▸ **Structured object records**:
_ _ _ _ _ _ _
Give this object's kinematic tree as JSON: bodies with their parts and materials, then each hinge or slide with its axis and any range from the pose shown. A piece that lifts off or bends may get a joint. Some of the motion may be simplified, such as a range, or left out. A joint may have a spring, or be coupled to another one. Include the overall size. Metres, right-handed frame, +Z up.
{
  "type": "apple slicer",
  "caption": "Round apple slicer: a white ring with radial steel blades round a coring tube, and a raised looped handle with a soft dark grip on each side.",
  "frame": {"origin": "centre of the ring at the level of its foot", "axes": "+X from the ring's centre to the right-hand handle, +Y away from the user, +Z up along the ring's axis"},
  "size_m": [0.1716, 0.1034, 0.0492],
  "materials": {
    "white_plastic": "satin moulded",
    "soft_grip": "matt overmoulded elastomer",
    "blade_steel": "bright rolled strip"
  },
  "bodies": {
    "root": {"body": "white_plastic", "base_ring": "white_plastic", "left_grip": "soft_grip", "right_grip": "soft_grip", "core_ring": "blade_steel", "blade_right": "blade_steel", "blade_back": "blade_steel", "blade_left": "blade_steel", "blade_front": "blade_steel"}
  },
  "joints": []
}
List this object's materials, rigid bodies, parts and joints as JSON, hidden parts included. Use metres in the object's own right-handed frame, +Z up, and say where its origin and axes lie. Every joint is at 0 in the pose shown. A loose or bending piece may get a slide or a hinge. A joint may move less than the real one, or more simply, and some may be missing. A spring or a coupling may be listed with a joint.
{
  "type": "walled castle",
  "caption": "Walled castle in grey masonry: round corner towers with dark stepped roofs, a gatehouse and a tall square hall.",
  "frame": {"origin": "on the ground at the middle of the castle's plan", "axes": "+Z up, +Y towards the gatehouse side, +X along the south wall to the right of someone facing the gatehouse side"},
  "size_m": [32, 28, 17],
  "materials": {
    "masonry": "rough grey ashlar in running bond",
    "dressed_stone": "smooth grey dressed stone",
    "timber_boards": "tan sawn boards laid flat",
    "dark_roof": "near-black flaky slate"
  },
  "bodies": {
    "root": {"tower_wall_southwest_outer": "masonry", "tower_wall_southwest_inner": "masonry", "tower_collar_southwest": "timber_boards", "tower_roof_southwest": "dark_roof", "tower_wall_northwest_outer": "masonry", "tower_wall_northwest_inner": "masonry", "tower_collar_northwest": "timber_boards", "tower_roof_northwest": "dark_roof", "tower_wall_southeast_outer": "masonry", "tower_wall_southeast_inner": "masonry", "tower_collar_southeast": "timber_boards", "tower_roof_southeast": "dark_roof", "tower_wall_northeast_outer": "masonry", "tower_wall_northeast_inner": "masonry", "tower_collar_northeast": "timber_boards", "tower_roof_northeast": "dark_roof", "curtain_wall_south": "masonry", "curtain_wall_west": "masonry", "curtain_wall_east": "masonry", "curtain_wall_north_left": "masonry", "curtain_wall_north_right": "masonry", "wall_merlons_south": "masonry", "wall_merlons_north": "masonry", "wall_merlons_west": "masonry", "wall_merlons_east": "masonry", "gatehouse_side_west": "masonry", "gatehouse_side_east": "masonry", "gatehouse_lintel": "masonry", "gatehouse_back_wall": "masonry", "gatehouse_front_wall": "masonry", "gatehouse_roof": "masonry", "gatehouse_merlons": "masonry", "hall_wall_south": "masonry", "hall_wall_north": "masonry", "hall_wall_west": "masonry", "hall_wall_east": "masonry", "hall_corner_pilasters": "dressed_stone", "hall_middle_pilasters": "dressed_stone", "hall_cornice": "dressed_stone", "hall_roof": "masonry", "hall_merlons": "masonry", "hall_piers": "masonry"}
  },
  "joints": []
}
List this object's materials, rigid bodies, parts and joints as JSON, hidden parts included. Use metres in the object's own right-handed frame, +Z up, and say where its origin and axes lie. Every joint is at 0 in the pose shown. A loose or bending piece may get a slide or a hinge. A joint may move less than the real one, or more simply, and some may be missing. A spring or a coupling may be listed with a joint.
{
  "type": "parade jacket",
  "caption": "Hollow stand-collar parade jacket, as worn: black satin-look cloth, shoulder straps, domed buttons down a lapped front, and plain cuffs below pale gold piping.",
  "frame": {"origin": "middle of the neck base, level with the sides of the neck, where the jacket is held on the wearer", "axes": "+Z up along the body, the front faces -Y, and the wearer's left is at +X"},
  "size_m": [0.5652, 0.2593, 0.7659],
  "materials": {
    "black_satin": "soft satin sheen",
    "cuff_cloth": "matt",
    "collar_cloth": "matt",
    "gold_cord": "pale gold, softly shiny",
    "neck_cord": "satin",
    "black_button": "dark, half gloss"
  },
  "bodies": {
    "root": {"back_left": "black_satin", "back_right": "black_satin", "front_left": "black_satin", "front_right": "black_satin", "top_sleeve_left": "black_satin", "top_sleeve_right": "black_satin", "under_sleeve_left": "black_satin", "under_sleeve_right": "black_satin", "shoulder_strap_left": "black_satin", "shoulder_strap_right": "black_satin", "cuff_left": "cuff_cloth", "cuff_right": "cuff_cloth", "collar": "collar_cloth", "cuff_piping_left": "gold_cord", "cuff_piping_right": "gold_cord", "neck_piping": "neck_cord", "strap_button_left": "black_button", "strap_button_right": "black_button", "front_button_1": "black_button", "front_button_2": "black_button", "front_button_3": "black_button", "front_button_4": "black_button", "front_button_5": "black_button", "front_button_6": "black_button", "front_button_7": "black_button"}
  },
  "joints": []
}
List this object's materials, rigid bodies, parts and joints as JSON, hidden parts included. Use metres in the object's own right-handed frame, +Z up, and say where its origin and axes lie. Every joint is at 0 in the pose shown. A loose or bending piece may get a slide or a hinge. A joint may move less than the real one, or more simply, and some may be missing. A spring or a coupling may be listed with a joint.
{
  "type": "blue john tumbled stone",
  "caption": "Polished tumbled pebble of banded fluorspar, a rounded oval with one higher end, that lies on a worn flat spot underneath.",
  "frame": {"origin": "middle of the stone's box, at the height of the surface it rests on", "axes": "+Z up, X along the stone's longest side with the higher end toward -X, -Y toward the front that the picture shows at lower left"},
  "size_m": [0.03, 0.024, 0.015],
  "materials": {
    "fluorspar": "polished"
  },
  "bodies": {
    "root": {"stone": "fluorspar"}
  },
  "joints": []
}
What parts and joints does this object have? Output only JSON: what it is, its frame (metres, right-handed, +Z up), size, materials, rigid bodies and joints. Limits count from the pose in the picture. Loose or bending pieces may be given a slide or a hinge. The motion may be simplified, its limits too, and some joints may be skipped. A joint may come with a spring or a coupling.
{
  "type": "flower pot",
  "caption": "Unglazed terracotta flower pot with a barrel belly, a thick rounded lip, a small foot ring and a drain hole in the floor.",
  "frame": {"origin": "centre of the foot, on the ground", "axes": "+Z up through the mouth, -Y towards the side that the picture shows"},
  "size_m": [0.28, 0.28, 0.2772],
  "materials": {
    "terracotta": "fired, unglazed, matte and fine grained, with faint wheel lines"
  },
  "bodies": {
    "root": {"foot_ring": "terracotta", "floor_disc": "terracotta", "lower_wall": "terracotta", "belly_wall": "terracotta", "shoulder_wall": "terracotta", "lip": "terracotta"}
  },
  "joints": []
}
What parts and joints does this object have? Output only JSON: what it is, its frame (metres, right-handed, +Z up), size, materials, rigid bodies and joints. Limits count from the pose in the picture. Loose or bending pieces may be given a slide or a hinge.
_ _ _ _ _ _ _
▸ **To do**: Every entry above needs to be quoted exactly.

▸ **Solution for this exercise**:
Give this object's kinematic tree as JSON: bodies with their parts and materials, then each hinge or slide with its axis and any range from the pose shown. A piece that lifts off or bends may get a joint. Some of the motion may be simplified, such as a range, or left out. A joint may have a spring, or be coupled to another one. Include the overall size. Metres, right-handed frame, +Z up.
{
  "type": "apple slicer",
  "caption": "Round apple slicer: a white ring with radial steel blades round a coring tube, and a raised looped handle with a soft dark grip on each side.",
  "frame": {"origin": "centre of the ring at the level of its foot", "axes": "+X from the ring's centre to the right-hand handle, +Y away from the user, +Z up along the ring's axis"},
  "size_m": [0.1716, 0.1034, 0.0492],
  "materials": {
    "white_plastic": "satin moulded",
    "soft_grip": "matt overmoulded elastomer",
    "blade_steel": "bright rolled strip"
  },
  "bodies": {
    "root": {"body": "white_plastic", "base_ring": "white_plastic", "left_grip": "soft_grip", "right_grip": "soft_grip", "core_ring": "blade_steel", "blade_right": "blade_steel", "blade_back": "blade_steel", "blade_left": "blade_steel", "blade_front": "blade_steel"}
  },
  "joints": []
}
List this object's materials, rigid bodies, parts and joints as JSON, hidden parts included. Use metres in the object's own right-handed frame, +Z up, and say where its origin and axes lie. Every joint is at 0 in the pose shown. A loose or bending piece may get a slide or a hinge. A joint may move less than the real one, or more simply, and some may be missing. A spring or a coupling may be listed with a joint.
{
  "type": "walled castle",
  "caption": "Walled castle in grey masonry: round corner towers with dark stepped roofs, a gatehouse and a tall square hall.",
  "frame": {"origin": "on the ground at the middle of the castle's plan", "axes": "+Z up, +Y towards the gatehouse side, +X along the south wall to the right of someone facing the gatehouse side"},
  "size_m": [32, 28, 17],
  "materials": {
    "masonry": "rough grey ashlar in running bond",
    "dressed_stone": "smooth grey dressed stone",
    "timber_boards": "tan sawn boards laid flat",
    "dark_roof": "near-black flaky slate"
  },
  "bodies": {
    "root": {"tower_wall_southwest_outer": "masonry", "tower_wall_southwest_inner": "masonry", "tower_collar_southwest": "timber_boards", "tower_roof_southwest": "dark_roof", "tower_wall_northwest_outer": "masonry", "tower_wall_northwest_inner": "masonry", "tower_collar_northwest": "timber_boards", "tower_roof_northwest": "dark_roof", "tower_wall_southeast_outer": "masonry", "tower_wall_southeast_inner": "masonry", "tower_collar_southeast": "timber_boards", "tower_roof_southeast": "dark_roof", "tower_wall_northeast_outer": "masonry", "tower_wall_northeast_inner": "masonry", "tower_collar_northeast": "timber_boards", "tower_roof_northeast": "dark_roof", "curtain_wall_south": "masonry", "curtain_wall_west": "masonry", "curtain_wall_east": "masonry", "curtain_wall_north_left": "masonry", "curtain_wall_north_right": "masonry", "wall_merlons_south": "masonry", "wall_merlons_north": "masonry", "wall_merlons_west": "masonry", "wall_merlons_east": "masonry", "gatehouse_side_west": "masonry", "gatehouse_side_east": "masonry", "gatehouse_lintel": "masonry", "gatehouse_back_wall": "masonry", "gatehouse_front_wall": "masonry", "gatehouse_roof": "masonry", "gatehouse_merlons": "masonry", "hall_wall_south": "masonry", "hall_wall_north": "masonry", "hall_wall_west": "masonry", "hall_wall_east": "masonry", "hall_corner_pilasters": "dressed_stone", "hall_middle_pilasters": "dressed_stone", "hall_cornice": "dressed_stone", "hall_roof": "masonry", "hall_merlons": "masonry", "hall_piers": "masonry"}
  },
  "joints": []
}
List this object's materials, rigid bodies, parts and joints as JSON, hidden parts included. Use metres in the object's own right-handed frame, +Z up, and say where its origin and axes lie. Every joint is at 0 in the pose shown. A loose or bending piece may get a slide or a hinge. A joint may move less than the real one, or more simply, and some may be missing. A spring or a coupling may be listed with a joint.
{
  "type": "parade jacket",
  "caption": "Hollow stand-collar parade jacket, as worn: black satin-look cloth, shoulder straps, domed buttons down a lapped front, and plain cuffs below pale gold piping.",
  "frame": {"origin": "middle of the neck base, level with the sides of the neck, where the jacket is held on the wearer", "axes": "+Z up along the body, the front faces -Y, and the wearer's left is at +X"},
  "size_m": [0.5652, 0.2593, 0.7659],
  "materials": {
    "black_satin": "soft satin sheen",
    "cuff_cloth": "matt",
    "collar_cloth": "matt",
    "gold_cord": "pale gold, softly shiny",
    "neck_cord": "satin",
    "black_button": "dark, half gloss"
  },
  "bodies": {
    "root": {"back_left": "black_satin", "back_right": "black_satin", "front_left": "black_satin", "front_right": "black_satin", "top_sleeve_left": "black_satin", "top_sleeve_right": "black_satin", "under_sleeve_left": "black_satin", "under_sleeve_right": "black_satin", "shoulder_strap_left": "black_satin", "shoulder_strap_right": "black_satin", "cuff_left": "cuff_cloth", "cuff_right": "cuff_cloth", "collar": "collar_cloth", "cuff_piping_left": "gold_cord", "cuff_piping_right": "gold_cord", "neck_piping": "neck_cord", "strap_button_left": "black_button", "strap_button_right": "black_button", "front_button_1": "black_button", "front_button_2": "black_button", "front_button_3": "black_button", "front_button_4": "black_button", "front_button_5": "black_button", "front_button_6": "black_button", "front_button_7": "black_button"}
  },
  "joints": []
}
List this object's materials, rigid bodies, parts and joints as JSON, hidden parts included. Use metres in the object's own right-handed frame, +Z up, and say where its origin and axes lie. Every joint is at 0 in the pose shown. A loose or bending piece may get a slide or a hinge. A joint may move less than the real one, or more simply, and some may be missing. A spring or a coupling may be listed with a joint.
{
  "type": "blue john tumbled stone",
  "caption": "Polished tumbled pebble of banded fluorspar, a rounded oval with one higher end, that lies on a worn flat spot underneath.",
  "frame": {"origin": "middle of the stone's box, at the height of the surface it rests on", "axes": "+Z up, X along the stone's longest side with the higher end toward -X, -Y toward the front that the picture shows at lower left"},
  "size_m": [0.03, 0.024, 0.015],
  "materials": {
    "fluorspar": "polished"
  },
  "bodies": {
    "root": {"stone": "fluorspar"}
  },
  "joints": []
}
What parts and joints does this object have? Output only JSON: what it is, its frame (metres, right-handed, +Z up), size, materials, rigid bodies and joints. Limits count from the pose in the picture. Loose or bending pieces may be given a slide or a hinge. The motion may be simplified, its limits too, and some joints may be skipped. A joint may come with a spring or a coupling.
{
  "type": "flower pot",
  "caption": "Unglazed terracotta flower pot with a barrel belly, a thick rounded lip, a small foot ring and a drain hole in the floor.",
  "frame": {"origin": "centre of the foot, on the ground", "axes": "+Z up through the mouth, -Y towards the side that the picture shows"},
  "size_m": [0.28, 0.28, 0.2772],
  "materials": {
    "terracotta": "fired, unglazed, matte and fine grained, with faint wheel lines"
  },
  "bodies": {
    "root": {"foot_ring": "terracotta", "floor_disc": "terracotta", "lower_wall": "terracotta", "belly_wall": "terracotta", "shoulder_wall": "terracotta", "lip": "terracotta"}
  },
  "joints": []
}
What parts and joints does this object have? Output only JSON: what it is, its frame (metres, right-handed, +Z up), size, materials, rigid bodies and joints. Limits count from the pose in the picture. Loose or bending pieces may be given a slide or a hinge.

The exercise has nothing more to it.